The evidence-backed annual sale calendar
| Window | Observed evidence | Assortment risk | Best use |
|---|---|---|---|
| January–February | A December 30, 2025 review found resort and swim pieces below original prices. | Prior-season colors and broken sets are possible. | Winter travel with flexible style requirements. |
| March–April | J.Crew offered loyalty members 30% off through April 28, 2026, including discounted swim. | Lower than midsummer if a promotion is broad rather than clearance-led. | Specific size, coverage, or matching-set needs. |
| Memorial Day | A May 22 report recorded The Outnet at up to 80% off across apparel, footwear, and accessories. | The headline maximum may not apply to swim or a wanted label. | Cross-retailer scan before peak travel. |
| June 23–26 | Amazon’s 2026 event included swim discounts up to 40%. | This is a market signal, not proof of luxury-designer markdowns. | Price benchmark and secondary options. |
| Late June–early July | On July 2, SSENSE was reported at up to 70%, Frankies Bikinis at 20% sitewide, and selected J.Crew pieces at 40% off. | Size and color fragmentation rises as the season advances. | Flexible shoppers seeking a stronger discount. |
| August–September | End-of-season clearance is a reasonable watch window, not a verified 2026 event in this ledger. | Highest risk for matching separates and return restrictions. | A backup suit, not a deadline-bound purchase. |
| Late December | The December 2025 sale snapshot included discounted swim and resortwear. | Selection may favor prior-season resort pieces. | Warm-weather travel with no fixed color requirement. |

Signals worth watching before a markdown
A sale banner alone says little. The more useful signal is whether the exact product page still has a complete size run and both halves of a set. Record the top, bottom, color, size, original price, and return status in one line. Recheck that line when a code appears.

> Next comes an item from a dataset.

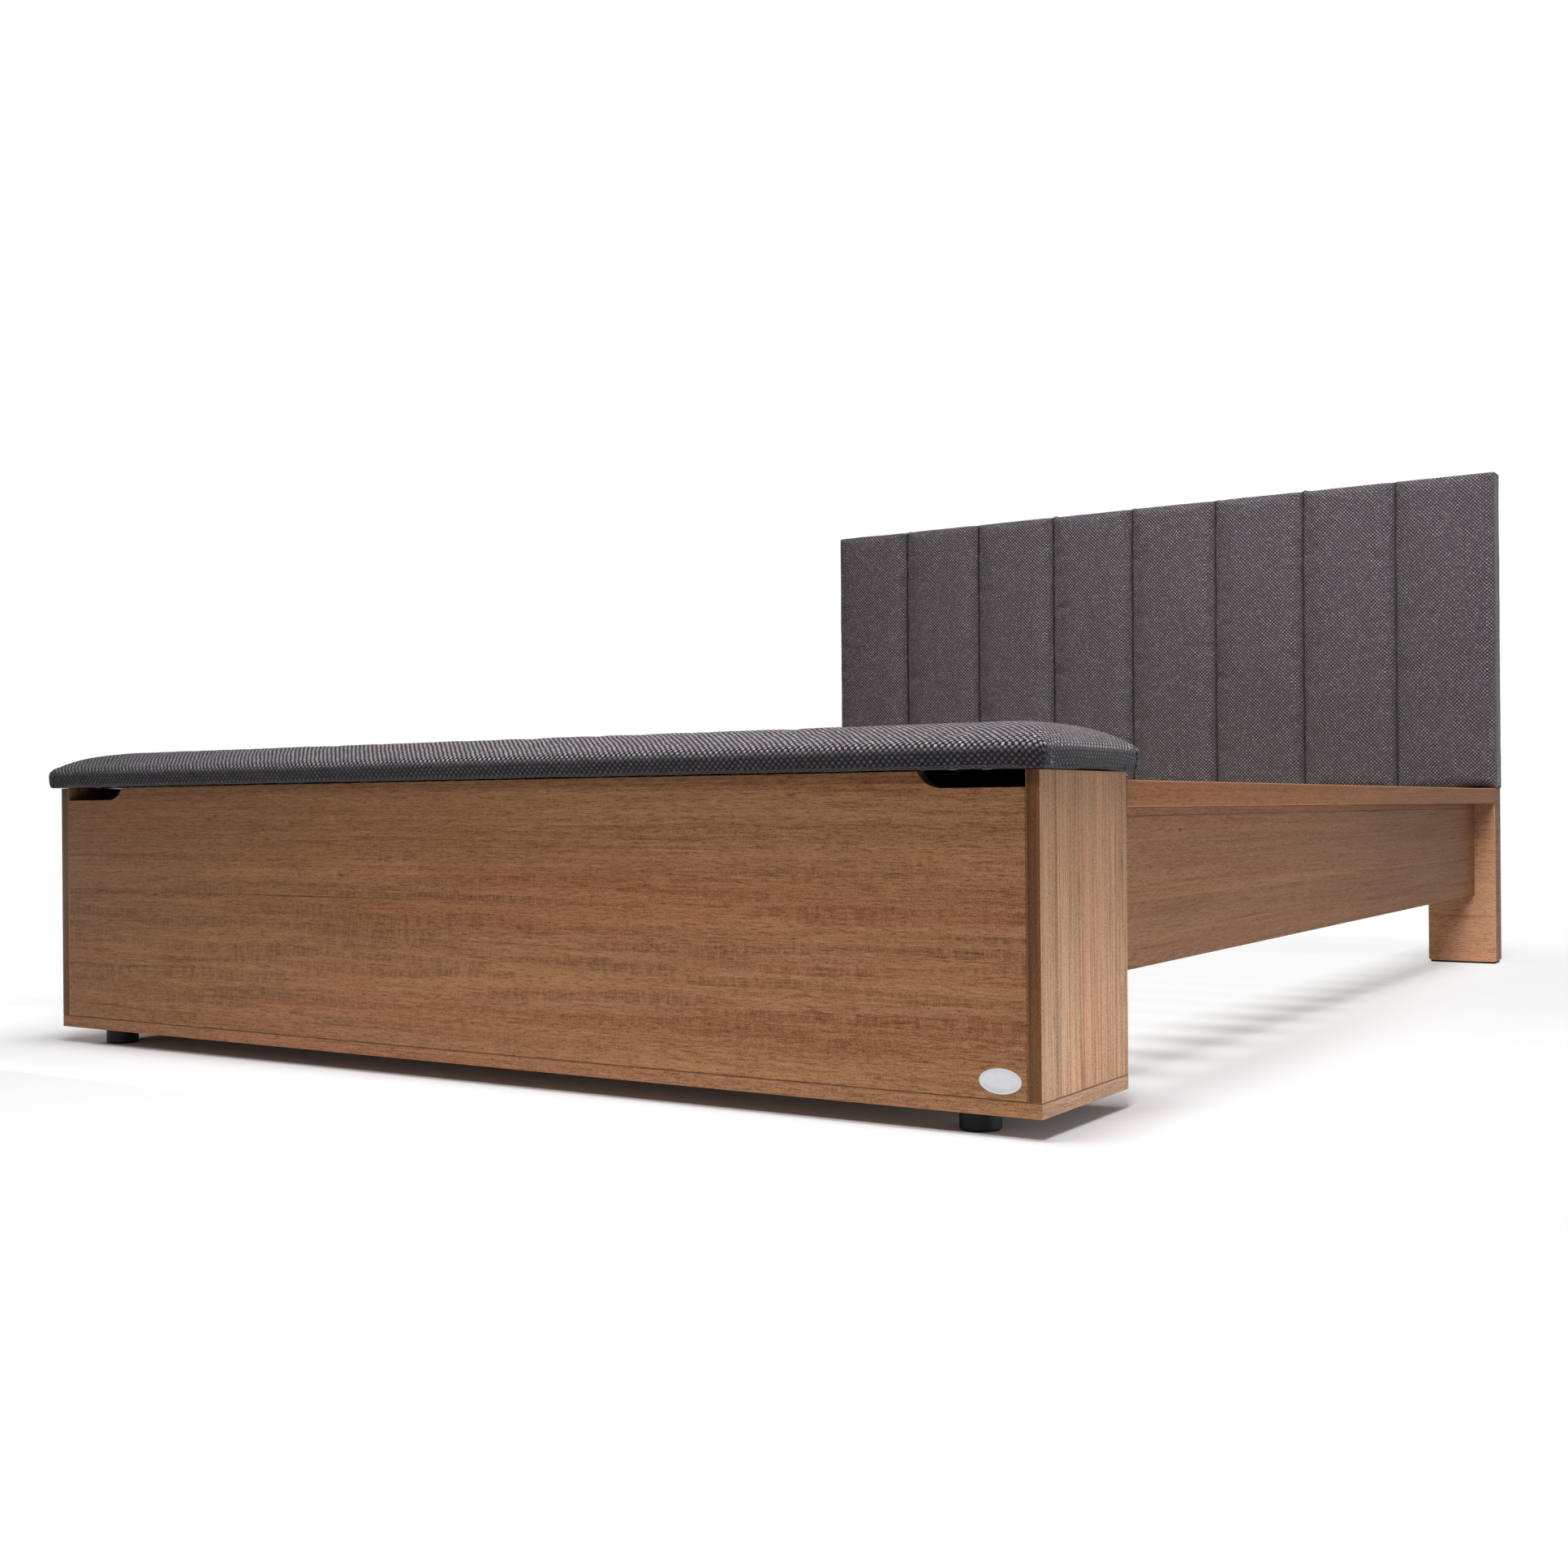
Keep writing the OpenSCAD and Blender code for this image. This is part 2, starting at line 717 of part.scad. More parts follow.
chest_bottom_panel();
chest_side(-1);  // chest_side_left
chest_side(1);  // chest_side_right
chest_front_panel();
chest_back_panel();
chest_feet();
lid_bumpers();
hinge_fixed_leaves();
hinge_pins();
hinge_lid_leaves();
lid_board();
lid_cushion();
rail_board(-1);  // rail_board_left
rail_board(1);  // rail_board_right
rail_cap(-1);  // rail_cap_left
rail_cap(1);  // rail_cap_right
slat_ledge(-1);  // slat_ledge_left
slat_ledge(1);  // slat_ledge_right
rail_brackets();
bracket_bolts();
centre_beam();
beam_brackets();
centre_legs();
centre_leg_glides();
slats();
headboard_leg(-1);  // headboard_leg_left
headboard_leg(1);  // headboard_leg_right
headboard_glides();
headboard_cross_rail();
headboard_board();
headboard_frame();
headboard_back_cover();
headboard_upholstery();
joining_plates();
plate_screws();
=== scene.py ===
"""Finishes, upholstery, small fasteners and stage for a bed whose footboard is a blanket chest.

Everything is in metres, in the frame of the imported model: +Y runs from the foot to the head,
+X to the right of someone who faces the bed from the foot, and +Z up. The veneered boards,
slats, brackets and hinges are the model's own nodes with finishes put on them. The lid's
cover and the headboard's cover are new meshes that stand for the two plain soft solids.
"""
import math
import random

import bpy
from mathutils import Euler, Matrix, Vector, noise
from mathutils.bvhtree import BVHTree


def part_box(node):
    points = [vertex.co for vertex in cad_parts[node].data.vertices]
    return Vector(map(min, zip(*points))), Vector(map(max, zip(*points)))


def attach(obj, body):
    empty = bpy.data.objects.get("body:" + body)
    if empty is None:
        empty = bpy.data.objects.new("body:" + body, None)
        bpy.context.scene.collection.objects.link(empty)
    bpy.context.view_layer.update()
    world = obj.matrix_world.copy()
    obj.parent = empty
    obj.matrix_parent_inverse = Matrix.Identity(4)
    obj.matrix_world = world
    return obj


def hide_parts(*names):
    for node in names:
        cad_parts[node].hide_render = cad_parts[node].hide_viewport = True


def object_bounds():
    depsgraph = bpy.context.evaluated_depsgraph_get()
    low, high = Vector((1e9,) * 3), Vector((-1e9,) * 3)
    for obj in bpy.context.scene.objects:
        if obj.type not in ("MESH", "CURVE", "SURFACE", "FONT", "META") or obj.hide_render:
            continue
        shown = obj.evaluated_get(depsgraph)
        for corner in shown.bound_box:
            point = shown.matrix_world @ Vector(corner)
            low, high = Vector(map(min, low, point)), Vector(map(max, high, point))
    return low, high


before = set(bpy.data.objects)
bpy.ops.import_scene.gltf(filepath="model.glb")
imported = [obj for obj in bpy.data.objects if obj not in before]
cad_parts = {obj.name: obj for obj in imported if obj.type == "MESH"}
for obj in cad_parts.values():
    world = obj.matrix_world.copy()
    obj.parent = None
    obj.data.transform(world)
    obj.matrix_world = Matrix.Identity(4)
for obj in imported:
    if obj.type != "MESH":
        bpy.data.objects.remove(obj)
cad_low, cad_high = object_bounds()

bl_info = {
    "name": "Blanket Chest Bed",
    "version": (1, 0, 0),
    "blender": (4, 5, 0),
    "location": "3D Viewport > Sidebar > Bed",
    "description": "Finishes and upholsters a bed that has a blanket chest as its footboard",
    "category": "Object",
}

MM = 0.001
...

J.Crew spring swim checkpoint
An April event included discounted one-pieces and separates. Treat the historical code as expired and verify the live offer.
Observed: 30% off · April 21–28, 2026
Check current swimSSENSE midsummer checkpoint
The retailer-wide maximum is context only. Compare the exact swim item, size, and final-sale label.
Observed retailer maximum: up to 70% · July 2, 2026
Check sale swimFrankies Bikinis sale checkpoint
A sitewide event can preserve more coordinated options than late clearance, but the documented offer may not recur.
Observed: 20% off sitewide · July 2, 2026
Check current sale
When buying early beats waiting
Buy before the major markdown window when the requirement is narrow: a hard-to-find cup or torso proportion, a matching top and bottom, a specific coverage level, or delivery before a fixed departure. In those cases, selection is part of the value. A suit that arrives early enough for a calm fit check can be a better purchase than a cheaper order placed days before a flight.
Waiting is more rational for a backup suit, a familiar label and cut, or an open brief such as “solid one-piece in any dark color.” It also makes sense when the current price exceeds a written ceiling. The reservation is simple: late-season markdowns can be deeper, but they can also concentrate the least useful colors or sizes. No discount repairs a fit mismatch.
A sale should not override the original requirement. Before adding anything to a watch list, write three non-negotiables and one acceptable compromise. For example: adjustable straps, moderate bottom coverage, and a refundable order; color can vary. That single sentence prevents the discount from rewriting the assignment.

Alerts, sizing, availability, and return safeguards
- Use the brand chart. Compare current body measurements with the label’s own chart, such as the ERES size guide. Do not translate a size from another brand without checking.
- Save both halves. For separates, make one note containing both URLs, both sizes, and the combined price. Recheck them together.
- Set a price and stock alert. An alert is information, not an instruction to buy. Confirm the item, size, discount, and return terms when it fires.
- Read the live policy. Check the retailer’s current return deadline, hygiene-seal condition, and final-sale label before payment. Keep tags and protective liners intact during a fit check.
- Protect the trip date. Count shipping, a first fit check, and a possible replacement order backward from departure. Stop waiting when that buffer closes.
Policies deserve a current check because they can change and may differ by country or sale status. The NET-A-PORTER returns page, SSENSE return policy, and J.Crew’s live policy are better sources than a remembered deadline.
A decision timeline by shopper priority
| Priority | Start watching | Target buy point | Stop-waiting rule |
|---|---|---|---|
| Exact size and cut | March | First acceptable spring promotion | Buy when one adjacent size or matching separate disappears. |
| Best balance | Early April | Late April–Memorial Day | Buy when the discount meets the written ceiling and returns remain available. |
| Deepest discount | Mid-June | Late June–July | Accept color flexibility; skip if the order is final sale and fit is unknown. |
| Winter resort trip | Late November | Late December–January | Leave enough time for delivery and one replacement order. |
| Departure within 21 days | Immediately | Now, from a returnable source | Do not wait for an unannounced code. |
The bottom-line buying window
Late April through Memorial Day is the practical sweet spot for most luxury-swim shoppers: spring promotions have begun, summer travel is close enough to make the purchase useful, and selection may be less fragmented than it is in July. Wait until late June or early July only when price outranks a specific cut, color, or matching set. If the trip is fixed or the fit brief is narrow, buy earlier and treat returnability as part of the price.